フィンランドが推進する医療と社会福祉のDX/SX戦略とイノベーション:海外医療技術トレンド(105)(3/4 ページ)
本連載第32回、第45回、第51回、第57回、第90回、第100回で北欧全体のデータ駆動型デジタルヘルス施策を取り上げてきたが、今回はフィンランドの医療/社会福祉におけるDXやSXの動向に焦点を当てる。
グローバルなデータ駆動型イノベーション基盤をめざす「Findata」
他方、前述の戦略ロードマップのうち、「11. 研究・開発・イノベーション活動における情報の利用」のタスクに関わるフィンランド固有の仕組みが、フィンランド保健・福祉研究所所管の「Findata」(フィンランド社会・保健データ許可局、関連情報)だ。フィンランド社会・保健データ許可局は、フィンランド保健・福祉研究所所管下で、年間予算約300万ユーロ、従業員数約30人規模の独立した非営利組織の形態をとっている。
Findataは、豊富なフィンランド全体に渡るデータセットへのアクセスを向上させることを目的とした研究者向けの中央集中型保健データアクセスポイントであり、保健・社会データの2次利用に関する法律(関連情報)に準拠して、2020年より運用されている。
Findataは、以下のようなサービス機能を提供している。
- データが求められた時に、データ許可を付与する
- 複数のコントローラー(後述)から
- 民間医療ユニット
- Kantaサービス(電子健康記録)
- データを収集、リンク付、仮名化する
- 要求に応じて集約されたデータを生成する
- データを適用、転送、管理するためにセキュアなIT環境を維持する
- データ分析のために、セキュアな遠隔アクセスシステム「Kapseli」(関連情報)を提供する
- データユーザー向けのヘルプデスク
- 匿名化サービス
- 研究/開発/イノベーション(R&D&I)インフラストラクチャ規制を発行する
なお、前述の保健・社会データの2次利用に関する法律でカバーされるデータコントローラーは以下の通りである。
- Kantaサービスに保存されたデータ
- デジタル・人口データサービス庁
- フィンランドデジタル庁、個人の基本的な詳細、家族関係、居住地および建築物の詳細
- フィンランド年金センター
- 仕事・収入データ、ベネフィットおよびそれらの基礎
- フィンランド保健・福祉研究所
- 統計目的で収集したデータには適用されない
- フィンランド労働衛生研究所
- 職業性疾病、暴露検査、患者レジストリ
- フィンランド医薬品庁 Fimera
- 国立福祉・保健監督局 Valvira
- 医療/社会福祉の公的・民間サービスプロバイダー
- フィンランド社会保険庁
- ベネフィットと処方箋
- フィンランド統計局
- 死因調査に関する法律でカバーされたデータへのアクセスが要求される範囲内
- 地域行政機関
- 医療/社会福祉に関する事象
本連載第90回でフィンランドにおける2次利用目的の保健・社会関連データの取得プロセスに触れたが、Findataの場合、保健・社会データの2次利用に関わるコンセント管理について、オプトアウト方式を採用しているほか、イノベーション/開発を目的として民間企業やイノベーターがアクセスできるような仕組みを導入している。既に日本からは、武田薬品工業がFindataを活用したがん治療研究に参画した実績がある(関連情報)。加えてFindataは、データ利用に関わる透明性や説明責任の観点から、データ2次利用に関わる費用体系についても広く公開しており(関連情報)、参考になる。
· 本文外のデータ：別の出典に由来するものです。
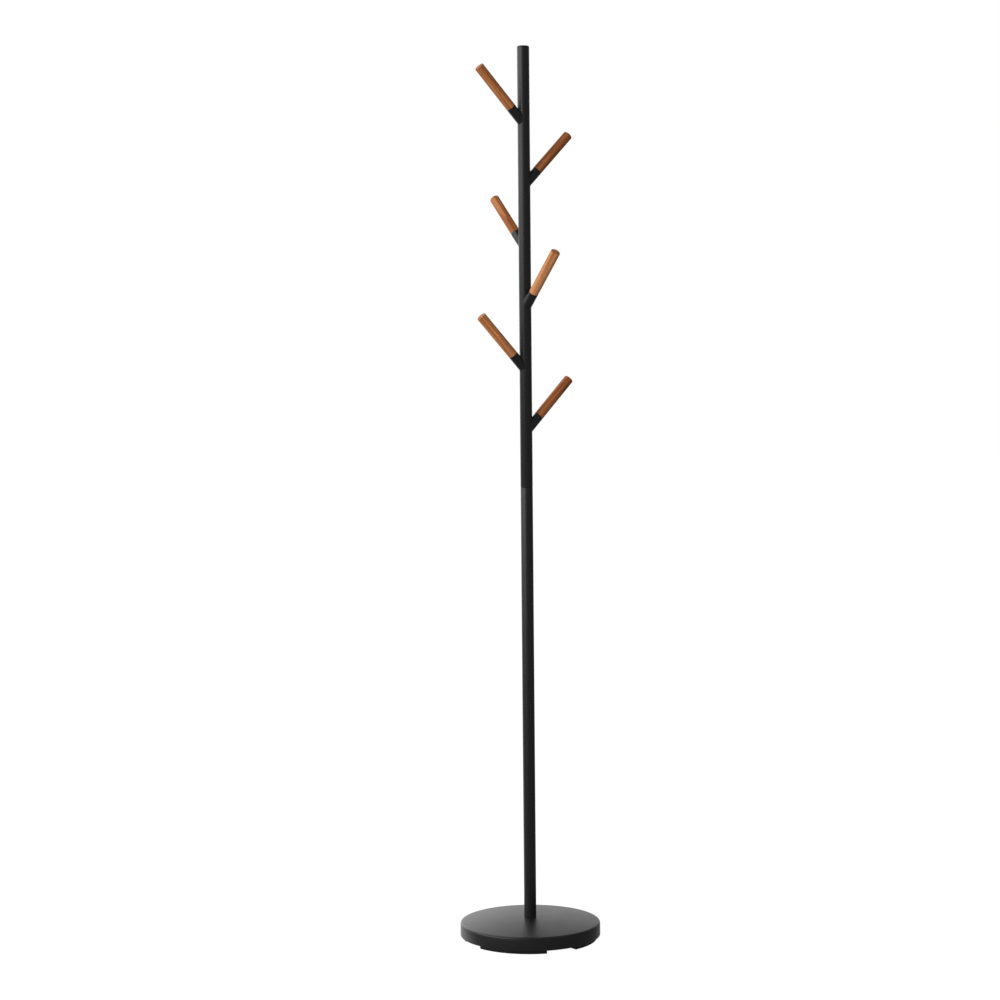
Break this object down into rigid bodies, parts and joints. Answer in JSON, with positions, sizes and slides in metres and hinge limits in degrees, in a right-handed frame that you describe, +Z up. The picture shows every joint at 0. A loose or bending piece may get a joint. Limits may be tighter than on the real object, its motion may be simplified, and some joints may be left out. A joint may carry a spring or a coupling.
{
  "type": "standing coat rack",
  "caption": "Free-standing coat rack: a slim steel pole on a round, slightly domed weighted base, with slanted wooden pegs in welded steel sockets around its upper half.",
  "frame": {"origin": "centre of the round base, on the floor that the rubber feet stand on", "axes": "+Z up the pole, +X to the right and -Y towards someone who stands in front of the rack"},
  "size_m": [0.276, 0.276, 1.75],
  "materials": {
    "black_coat": "matte",
    "peg_wood": "satin",
    "foot_rubber": "matte",
    "cement": "matte",
    "zinc_steel": "satin"
  },
  "bodies": {
    "root": {"base_cover": "black_coat", "base_weight": "cement", "base_underplate": "black_coat", "foot_pad_1": "foot_rubber", "foot_pad_2": "foot_rubber", "foot_pad_3": "foot_rubber", "foot_pad_4": "foot_rubber", "base_bolt": "zinc_steel", "base_spring_washer": "zinc_steel", "base_plate_washer": "zinc_steel", "lower_pole": "black_coat", "upper_pole": "black_coat", "top_cap": "black_coat", "pole_foot_insert": "zinc_steel", "joint_insert_lower": "zinc_steel", "joint_insert_upper": "zinc_steel", "joint_stud": "zinc_steel", "socket_1": "black_coat", "peg_nut_1": "zinc_steel", "peg_stud_1": "zinc_steel", "peg_1": "peg_wood", "socket_2": "black_coat", "peg_nut_2": "zinc_steel", "peg_stud_2": "zinc_steel", "peg_2": "peg_wood", "socket_3": "black_coat", "peg_nut_3": "zinc_steel", "peg_stud_3": "zinc_steel", "peg_3": "peg_wood", "socket_4": "black_coat", "peg_nut_4": "zinc_steel", "peg_stud_4": "zinc_steel", "peg_4": "peg_wood", "socket_5": "black_coat", "peg_nut_5": "zinc_steel", "peg_stud_5": "zinc_steel", "peg_5": "peg_wood", "socket_6": "black_coat", "peg_nut_6": "zinc_steel", "peg_stud_6": "zinc_steel", "peg_6": "peg_wood"}
  },
  "joints": []
}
本戦略ロードマップのFindataに関連するタスクでは、以下のような方向性を示している。
- 11.研究・開発・イノベーション活動における情報の利用:
研究/イノベーションに関与し、これらの領域で協力するために、アクターの前提条件を強化する。データ処理と分析のための効率的で高品質の環境を利用可能にする。運用環境は、国際協力や、フィンランドの研究および製品の開発の国際的成功をサポートする
参考までに図2は、本連載第100回で紹介したノルディックイノベーションの「北欧のHealth Techに関する投資家のアプローチと視点」(2023年10月10日)(関連情報)より、北欧5カ国におけるHealth Tech投資額の国別推移(2019〜2022年、単位:百万米ドル)を示したものである。
図2 北欧におけるHealth Tech投資額の国別推移(2019〜2022年、単位:百万米ドル) 出所:Nordic Innovation「Investor approaches and perspectives in Nordic Health Tech」(2023年10月10日)
北欧諸国の中では、デンマークやスウェーデンのHealth Tech投資規模と比較すると、フィンランドは小規模にとどまってきたことが分かる。今後、EHDSを介した多国間データ連携プラットフォームの整備を契機に、どれだけフィンランドへの海外直接投資を呼び込めるかが経済戦略上大きなテーマとなっている。